Inwieweit die Zusammenarbeit mit der Ergo-Gruppe einen signifikanten Beitrag zum Neugeschäft von Wüstenrot liefert, bleibt abzuwarten. Erfahrungsgemäß ist Bausparen für die Versicherungsvermittler ein Randprodukt, das nicht in ihre gelernte Assekuranzphilosophie passt. Zudem hat sich gezeigt, dass auch die Kunden für Versicherungen lieber von einem Versicherungsvertreter und in Geldangelegenheiten bevorzugt von einem Finanzspezialisten beraten werden wollen. W&W kann zwar seine rund 6 000 Versicherungs- und Bausparvermittler offensichtlich besser motivieren, sowohl Versicherungen als auch Bank- und Bausparprodukte zu verkaufen, als dies die Wettbewerber mit ihren Vertriebsorganisationen schafften, doch lassen sich die Ergo-Vermittler nicht so gut steuern wie der konzerneigene Außendienst von W&W.

Trotzdem verspricht sich Wüstenrot von den Vertriebskooperationen mit HVB und Ergo-Gruppe ein jährliches Neugeschäftspotenzial von über einer Milliarde Euro. Im Jahr 2008 hatte die Wüstenrot Bausparkasse mit einem Brutto-Neugeschäft von rund zehn Milliarden Euro immerhin einen Zuwachs um knapp 24 Prozent erreicht und dabei den Marktanteil auf etwa neun Prozent ausgeweitet. Die VVB, die 1999 aus der Fusion der Vereinsbank Victoria Bauspar AG der Vereinsbank und der Heimstatt Bausparkasse der Bayerischen Hypo entstand, erreicht dagegen nur einen Marktanteil von1,25 Prozent (Stand 2007).
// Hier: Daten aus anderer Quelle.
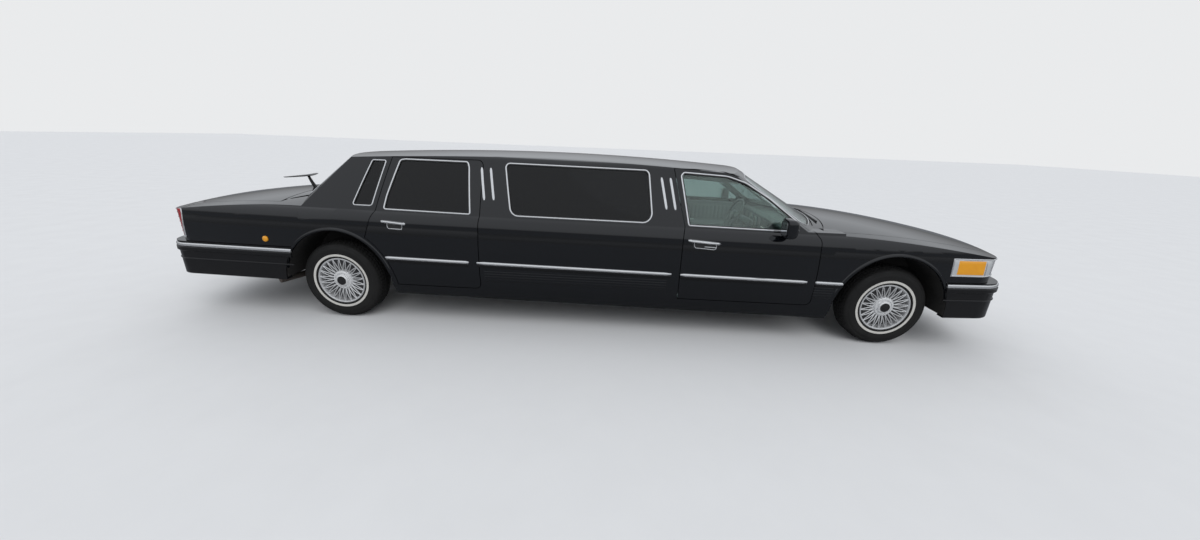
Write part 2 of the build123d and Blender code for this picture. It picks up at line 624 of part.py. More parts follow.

Bisher jedoch hat die Konsolidierung unter den deutschen Bausparkassen vor allem eines gelehrt: Die Marktanteile beider Bausparinstitute kumulieren nicht. Denn die simple Fusionsarithmetik wird in der Regel durch unterschiedliche Unternehmenskulturen wirkungsvoll gestört. Zudem verunsichern Übernahmen stets den Vertrieb.

Um die VVB in die Wüstenrot Bausparkasse zu integrieren, wird W&W nach eigenen Angaben einen niedrigen zweistelligen Millionen-Euro-Betrag investieren. Dabei ist jedoch noch nicht geklärt, ob die Marke VVB und der Standort München erhalten bleiben. Aus den Bausparkassenfusionen der letzten Jahre weiß man jedoch auch, dass die Integration der unterschiedlichen Unternehmenskulturen, der Prozesse und der Software und schließlich die Migration der Daten mit erheblichen und kaum kalkulierbaren Reibungsverlusten verbunden ist. Das musste Wüstenrot selbst hautnah erfahren, zunächst als es die Leonberger zu verdauen galt. Und heute steht W&W kurz vor dem Ende seines wohl bislang anspruchsvollsten Modernisierungsprozesses, um die bereits im Jahr 1999 formal vollzogene Vereinigung von Wüstenrot und Württembergischer zu einem integrierten Konzern "abzuschließen". Dass jetzt erneut der Kraftakt einer Übernahme gewagt wird, zeugt von unternehmerischem Mut, hoffentlich nicht von Übermut. L. H.